GIVEN TASK:
Begin at the line containing "top edges eased." and stop at the line containing "cad_parts[obj.name] = obj"; copy those lines exactly, ends included, and nothing else.

★ ★ ★ ★ ★ ★ ★

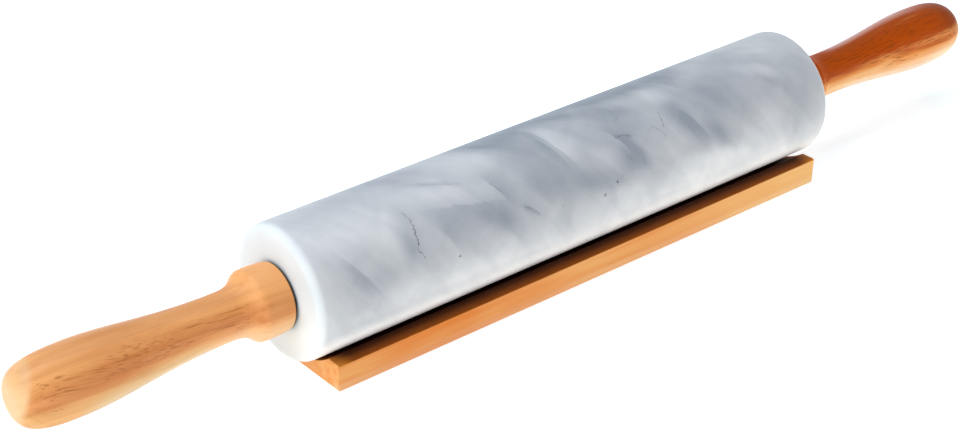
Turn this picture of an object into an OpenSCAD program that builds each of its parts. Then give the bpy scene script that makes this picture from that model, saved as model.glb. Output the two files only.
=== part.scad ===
// Marble rolling pin resting in its grooved wooden cradle.
// The pin lies along X and the cradle stands on Z = 0, centred on the origin.
// Handle outlines run along s: s = 0 is the collar face beside the barrel, and s grows towards the butt.

/* [Marble barrel] */
// Length of the stone barrel
barrel_len = 254; // [180:1:330]
// Outer diameter of the stone barrel
barrel_d = 51.6; // [46:0.2:70]
// Radius of the rounded rim at each end of the barrel
rim_r = 3.2; // [0.5:0.1:6]
// Diameter of the hole drilled through the stone
core_d = 14; // [11:0.5:16]

/* [Bearings] */
// Outer diameter of the bearing sleeve and of its counterbore in the stone
bearing_d = 18; // [16.5:0.5:21]
// Length of the bearing sleeve below its flange
bearing_len = 14; // [8:1:30]
// Diameter of the bearing flange
bearing_flange_d = 22; // [21.5:0.5:24]
// Thickness of the bearing flange
bearing_flange_t = 1.7; // [1:0.1:3]
// How far the flange stands proud of the stone's end face
flange_proud = 0.2; // [0.05:0.05:0.6]

/* [Axle] */
// Diameter of the steel rod
rod_d = 8; // [6:0.5:9]
// Radial running clearance between the rod and each bearing
rod_clearance = 0.05; // [0.01:0.01:0.1]
// Length of rod screwed into each handle, measured from the collar face
rod_in_handle = 24; // [16:0.5:26]
// Chamfer on the tips of the rod
rod_chamfer = 1; // [0.3:0.1:2]
// End play between each bearing flange and its thrust washer
end_play = 0.12; // [0.05:0.01:0.4]

/* [Thrust washers] */
// Outer diameter of the thrust washers
washer_d = 24; // [20:0.5:25]
// Thickness of the thrust washers
washer_t = 0.5; // [0.3:0.1:1.5]
// Radial clearance between a thrust washer and the rod
washer_clearance = 0.15; // [0.05:0.05:0.5]

/* [Stop nuts] */
// Width across the flats of each stop nut
nut_flats = 13; // [11:0.5:13.5]
// Thickness of each stop nut
nut_t = 4; // [3:0.5:6]
// Depth from the collar face to the stop nut
nut_depth = 2.5; // [1:0.5:4]
// Radial clearance between the nut's corners and its pocket
nut_clearance = 0.5; // [0.2:0.1:1]

/* [Threaded inserts] */
// Outer diameter of each brass insert
insert_d = 11; // [10.5:0.5:13]
// Length of each brass insert
insert_len = 18; // [14:1:20]
// Width of the glue groove around each insert
insert_groove_w = 2; // [1:0.5:4]
// Depth of the glue groove
insert_groove_depth = 0.5; // [0.2:0.1:0.6]

/* [Handles] */
// Length of each handle from collar face to butt
handle_len = 103.4; // [90:0.1:130]
// Radius of the collar at its fullest
collar_r = 13.3; // [12.7:0.1:15]
// How much the collar's radius draws in at its face
collar_draw = 0.55; // [0:0.05:0.6]
// Rounding of the edge of the collar face
collar_edge_r = 0.5; // [0.2:0.1:1]
// Length of the collar up to where its shoulder starts to fall
collar_len = 10.2; // [8:0.1:12]
// Radius of the neck
neck_r = 9.0; // [8:0.1:11]
// Distance from the collar face to the thinnest point of the neck
neck_s = 22; // [19:0.5:28]
// Radius of the grip at its fullest
grip_r = 12.95; // [12:0.05:15]
// Distance from the butt back to where the grip is fullest
grip_back = 24.4; // [18:0.1:32]
// How long the neck stays slender, as a share of the way from neck to grip
neck_pull = 0.46; // [0.3:0.01:0.6]
// How early the grip becomes full, as a share of the way from neck to grip
grip_pull = 0.26; // [0.15:0.01:0.4]
// Clear depth of the hole past the end of the rod
tip_gap = 2; // [1:0.5:6]

/* [Cradle] */
// How far the cradle's ends stay inside the ends of the barrel
cradle_inset = 6.4; // [0:0.1:20]
// Height of the cradle
cradle_h = 10.6; // [8:0.1:14]
// Thickness of wood under the bottom of the groove
groove_floor = 3.6; // [2:0.1:6]
// How much larger the groove's radius is than the barrel's
groove_ease = 6.2; // [1:0.1:12]
// Width of the flat lip on each side of the groove
lip_w = 6; // [3:0.1:12]
// Rounding of the cradle's long top edges
cradle_edge_r = 0.8; // [0.3:0.1:2]
// Gap between the barrel and the bottom of the groove
seat_gap = 0.3; // [0.05:0.05:0.6]

/* [Hidden] */

$fn = 96;
edge_steps = 6;
curve_steps = 14;
butt_steps = 18;
overcut = 1;

barrel_r = barrel_d / 2;
barrel_end = barrel_len / 2;
rod_r = rod_d / 2;
flange_recess = bearing_flange_t - flange_proud;
sleeve_depth = flange_recess + bearing_len;

// The collar face stands off the stone by the proud flange, the end play and the washer.
collar_x = barrel_end + flange_proud + end_play + washer_t;
nut_corner_r = nut_flats / 2 / cos(30);
nut_chamfer = nut_corner_r - nut_flats / 2;
pocket_r = nut_corner_r + nut_clearance;
pocket_depth = nut_depth + nut_t;
rod_hole_depth = max(rod_in_handle + tip_gap, pocket_depth + insert_len);
rod_half_len = collar_x + rod_in_handle;
grip_s = handle_len - grip_back;

axis_z = groove_floor + seat_gap + barrel_r;
groove_r = barrel_r + groove_ease;
groove_depth = cradle_h - groove_floor;
groove_half_w = sqrt(groove_r * groove_r - pow(groove_r - groove_depth, 2));
cradle_len = barrel_len - 2 * cradle_inset;
cradle_w = 2 * (groove_half_w + lip_w);

stone = "#dfe2e8";
turned_wood = "#e3a567";
cradle_wood = "#dd9650";
steel = "silver";
brass = "#c8a24c";
nylon = "#efece2";
black_nylon = "#1b1b1d";

// A point on a cubic curve between a and d that leaves towards b and arrives from c.
function cubic(a, b, c, d, t) =
    pow(1 - t, 3) * a + 3 * pow(1 - t, 2) * t * b + 3 * (1 - t) * t * t * c + pow(t, 3) * d;

function cubic_run(a, b, c, d, steps) =
    [for (i = [1 : steps]) cubic(a, b, c, d, i / steps)];

// Points on an arc about c, from angle a to angle b.
function arc(c, r, a, b, steps) =
    [for (i = [0 : steps]) c + r * [cos(a + (b - a) * i / steps), sin(a + (b - a) * i / steps)]];

// The collar's face edge, then its gentle crown up to the fullest radius.
function collar_outline() =
    let (face_r = collar_r - collar_draw)
    concat(
        arc([face_r - collar_edge_r, collar_edge_r], collar_edge_r, -90, 0, edge_steps),
        cubic_run([face_r, collar_edge_r], [face_r + collar_draw / 2, collar_len / 4],
                  [collar_r, collar_len / 2], [collar_r, collar_len], curve_steps / 2));

// The shoulder falls from the collar to the neck in one S-shaped sweep.
function shoulder_outline() =
    let (fall = neck_s - collar_len)
    cubic_run([collar_r, collar_len], [collar_r, collar_len + 0.27 * fall],
              [neck_r, collar_len + 0.24 * fall], [neck_r, neck_s], curve_steps);

function grip_outline() =
    let (run = grip_s - neck_s)
    cubic_run([neck_r, neck_s], [neck_r, neck_s + neck_pull * run],
              [grip_r, grip_s - grip_pull * run], [grip_r, grip_s], curve_steps);

// The butt is a blunt dome: radius = grip_r * (1 - u^3)^(1/4), with u from 0 at the grip to 1 at the end.
function butt_outline() =
    [for (i = [1 : butt_steps])
        let (a = 90 * i / butt_steps)
        [i == butt_steps ? 0 : grip_r * sqrt(cos(a)), grip_s + grip_back * pow(sin(a), 2 / 3)]];

function handle_outline() =
    concat([[0, 0]], collar_outline(), shoulder_outline(), grip_outline(), butt_outline());

// Turns a shape made along Z so that it lies along the pin's axis, with its +Z end at side +1 or -1.
module along_axis(side = 1) {
    translate([0, 0, axis_z])
        rotate([0, 90 * side, 0])
            children();
}

// Places a handle's own shape with its collar face beside the barrel on one side.
module at_handle(side) {
    along_axis(side)
        translate([0, 0, collar_x])
            children();
}

module barrel_section() {
    square_r = barrel_r - rim_r;
    translate([0, -barrel_end])
        square([square_r, barrel_len]);
    translate([0, -barrel_end + rim_r])
        square([barrel_r, barrel_len - 2 * rim_r]);
    for (end = [-1, 1])
        translate([square_r, end * (barrel_end - rim_r)])
            circle(r = rim_r);
}

module marble_barrel() {
    color(stone)
        difference() {
            along_axis()
                rotate_extrude()
                    barrel_section();
            along_axis()
                cylinder(d = core_d, h = barrel_len + 2 * overcut, center = true);
            for (side = [-1, 1])
                along_axis(side) {
                    translate([0, 0, barrel_end - sleeve_depth])
                        cylinder(d = bearing_d, h = sleeve_depth + overcut);
                    translate([0, 0, barrel_end - flange_recess])
                        cylinder(d = bearing_flange_d, h = flange_recess + overcut);
                }
        }
}

module bearing(side) {
    color(nylon)
        along_axis(side)
            difference() {
                union() {
                    translate([0, 0, barrel_end - sleeve_depth])
                        cylinder(d = bearing_d, h = bearing_len + bearing_flange_t);
                    translate([0, 0, barrel_end - flange_recess])
                        cylinder(d = bearing_flange_d, h = bearing_flange_t);
                }
                translate([0, 0, barrel_end - sleeve_depth - overcut])
                    cylinder(r = rod_r + rod_clearance, h = sleeve_depth + flange_proud + 2 * overcut);
            }
}

module axle_rod() {
    shank = rod_half_len - rod_chamfer;
    color(steel)
        along_axis()
            rotate_extrude()
                polygon([[0, -rod_half_len], [rod_r - rod_chamfer, -rod_half_len], [rod_r, -shank],
                         [rod_r, shank], [rod_r - rod_chamfer, rod_half_len], [0, rod_half_len]]);
}

module thrust_washer(side) {
    color(black_nylon)
        at_handle(side)
            translate([0, 0, -washer_t])
                difference() {
                    cylinder(d = washer_d, h = washer_t);
                    translate([0, 0, -overcut])
                        cylinder(r = rod_r + washer_clearance, h = washer_t + 2 * overcut);
                }
}

// A hexagon nut with its corners chamfered on both faces.
module stop_nut(side) {
    color(steel)
        at_handle(side)
            translate([0, 0, nut_depth])
                difference() {
                    intersection() {
                        cylinder(r = nut_corner_r, h = nut_t, $fn = 6);
                        rotate_extrude()
                            polygon([[0, 0], [nut_flats / 2, 0], [nut_corner_r, nut_chamfer],
                                     [nut_corner_r, nut_t - nut_chamfer], [nut_flats / 2, nut_t], [0, nut_t]]);
                    }
                    translate([0, 0, -overcut])
                        cylinder(r = rod_r, h = nut_t + 2 * overcut);
                }
}

module threaded_insert(side) {
    groove_at = (insert_len - insert_groove_w) / 2;
    color(brass)
        at_handle(side)
            translate([0, 0, pocket_depth])
                difference() {
                    cylinder(d = insert_d, h = insert_len);
                    translate([0, 0, groove_at])
                        difference() {
                            cylinder(d = insert_d + 2 * overcut, h = insert_groove_w);
                            cylinder(r = insert_d / 2 - insert_groove_depth, h = insert_groove_w);
                        }
                    translate([0, 0, -overcut])
                        cylinder(r = rod_r, h = insert_len + 2 * overcut);
                }
}

module handle(side) {
    color(turned_wood)
        at_handle(side)
            difference() {
                rotate_extrude()
                    polygon(handle_outline());
                translate([0, 0, -overcut]) {
                    cylinder(r = pocket_r, h = pocket_depth + overcut);
                    cylinder(d = insert_d, h = pocket_depth + insert_len + overcut);
                    cylinder(r = rod_r + washer_clearance, h = rod_hole_depth + overcut);
                }
            }
}

// The cradle's cross-section: a flat board with its two long top edges eased.
module board_section() {
    half_w = cradle_w / 2;
    edge_y = half_w - cradle_edge_r;
    edge_z = cradle_h - cradle_edge_r;
    polygon(concat(
        [[-half_w, 0], [half_w, 0]],
        arc([edge_y, edge_z], cradle_edge_r, 0, 90, edge_steps),
        arc([-edge_y, edge_z], cradle_edge_r, 90, 180, edge_steps)));
}

module cradle() {
    color(cradle_wood)
        difference() {
            rotate([90, 0, 90])
                linear_extrude(height = cradle_len, center = true)
                    board_section();
            translate([0, 0, groove_floor + groove_r])
                rotate([0, 90, 0])
                    cylinder(r = groove_r, h = cradle_len + 2 * overcut, center = true);
        }
}

cradle();
marble_barrel();
bearing(-1);  // left_bearing
bearing(1);  // right_bearing
axle_rod();
thrust_washer(-1);  // left_thrust_washer
thrust_washer(1);  // right_thrust_washer
stop_nut(-1);  // left_stop_nut
stop_nut(1);  // right_stop_nut
threaded_insert(-1);  // left_threaded_insert
threaded_insert(1);  // right_threaded_insert
handle(-1);  // left_handle
handle(1);  // right_handle
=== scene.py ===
"""Looks, light and camera for the marble rolling pin on its grooved wooden cradle.

Lengths are in metres in the model's own frame: the pin lies along X and the cradle stands on Z = 0. An angle
about the pin's axis is in degrees, with 0 facing the front (-Y) and 90 facing up. Colours are linear values
of red, green and blue.
"""

from functools import reduce
from math import asin, cos, degrees, pi, radians, sin, sqrt

import bmesh
import bpy
from mathutils import Matrix, Vector

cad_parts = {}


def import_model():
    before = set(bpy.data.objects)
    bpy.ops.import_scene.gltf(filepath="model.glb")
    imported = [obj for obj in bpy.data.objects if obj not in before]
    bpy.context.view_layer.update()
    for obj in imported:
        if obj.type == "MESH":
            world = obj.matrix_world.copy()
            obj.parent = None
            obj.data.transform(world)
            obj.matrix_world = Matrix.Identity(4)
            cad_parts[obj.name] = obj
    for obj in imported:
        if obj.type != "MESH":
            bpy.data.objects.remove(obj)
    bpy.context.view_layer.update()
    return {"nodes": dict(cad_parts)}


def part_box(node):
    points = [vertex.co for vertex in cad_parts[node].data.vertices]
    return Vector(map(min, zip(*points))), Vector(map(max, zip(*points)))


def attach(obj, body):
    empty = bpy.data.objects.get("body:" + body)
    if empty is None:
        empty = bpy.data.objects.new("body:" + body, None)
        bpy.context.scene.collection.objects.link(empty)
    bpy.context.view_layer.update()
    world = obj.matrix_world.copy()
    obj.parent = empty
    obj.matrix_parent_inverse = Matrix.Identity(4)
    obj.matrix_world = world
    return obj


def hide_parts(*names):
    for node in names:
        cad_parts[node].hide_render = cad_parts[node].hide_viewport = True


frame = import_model()

MM = 0.001

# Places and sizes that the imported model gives
BARREL_LOW, BARREL_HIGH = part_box("marble_barrel")
BARREL_END = BARREL_HIGH.x
BARREL_R = (BARREL_HIGH.z - BARREL_LOW.z) / 2
AXIS_Z = (BARREL_HIGH.z + BARREL_LOW.z) / 2
COLLAR_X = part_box("right_handle")[0].x
HANDLE_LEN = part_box("right_handle")[1].x - COLLAR_X
CRADLE_END, CRADLE_HALF_W, CRADLE_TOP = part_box("cradle")[1]
ROD_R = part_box("axle_rod")[1].y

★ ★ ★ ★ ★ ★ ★

WORKED SOLUTION:
// The cradle's cross-section: a flat board with its two long top edges eased.
module board_section() {
    half_w = cradle_w / 2;
    edge_y = half_w - cradle_edge_r;
    edge_z = cradle_h - cradle_edge_r;
    polygon(concat(
        [[-half_w, 0], [half_w, 0]],
        arc([edge_y, edge_z], cradle_edge_r, 0, 90, edge_steps),
        arc([-edge_y, edge_z], cradle_edge_r, 90, 180, edge_steps)));
}

module cradle() {
    color(cradle_wood)
        difference() {
            rotate([90, 0, 90])
                linear_extrude(height = cradle_len, center = true)
                    board_section();
            translate([0, 0, groove_floor + groove_r])
                rotate([0, 90, 0])
                    cylinder(r = groove_r, h = cradle_len + 2 * overcut, center = true);
        }
}

cradle();
marble_barrel();
bearing(-1);  // left_bearing
bearing(1);  // right_bearing
axle_rod();
thrust_washer(-1);  // left_thrust_washer
thrust_washer(1);  // right_thrust_washer
stop_nut(-1);  // left_stop_nut
stop_nut(1);  // right_stop_nut
threaded_insert(-1);  // left_threaded_insert
threaded_insert(1);  // right_threaded_insert
handle(-1);  // left_handle
handle(1);  // right_handle
=== scene.py ===
"""Looks, light and camera for the marble rolling pin on its grooved wooden cradle.

Lengths are in metres in the model's own frame: the pin lies along X and the cradle stands on Z = 0. An angle
about the pin's axis is in degrees, with 0 facing the front (-Y) and 90 facing up. Colours are linear values
of red, green and blue.
"""

from functools import reduce
from math import asin, cos, degrees, pi, radians, sin, sqrt

import bmesh
import bpy
from mathutils import Matrix, Vector

cad_parts = {}


def import_model():
    before = set(bpy.data.objects)
    bpy.ops.import_scene.gltf(filepath="model.glb")
    imported = [obj for obj in bpy.data.objects if obj not in before]
    bpy.context.view_layer.update()
    for obj in imported:
        if obj.type == "MESH":
            world = obj.matrix_world.copy()
            obj.parent = None
            obj.data.transform(world)
            obj.matrix_world = Matrix.Identity(4)
            cad_parts[obj.name] = obj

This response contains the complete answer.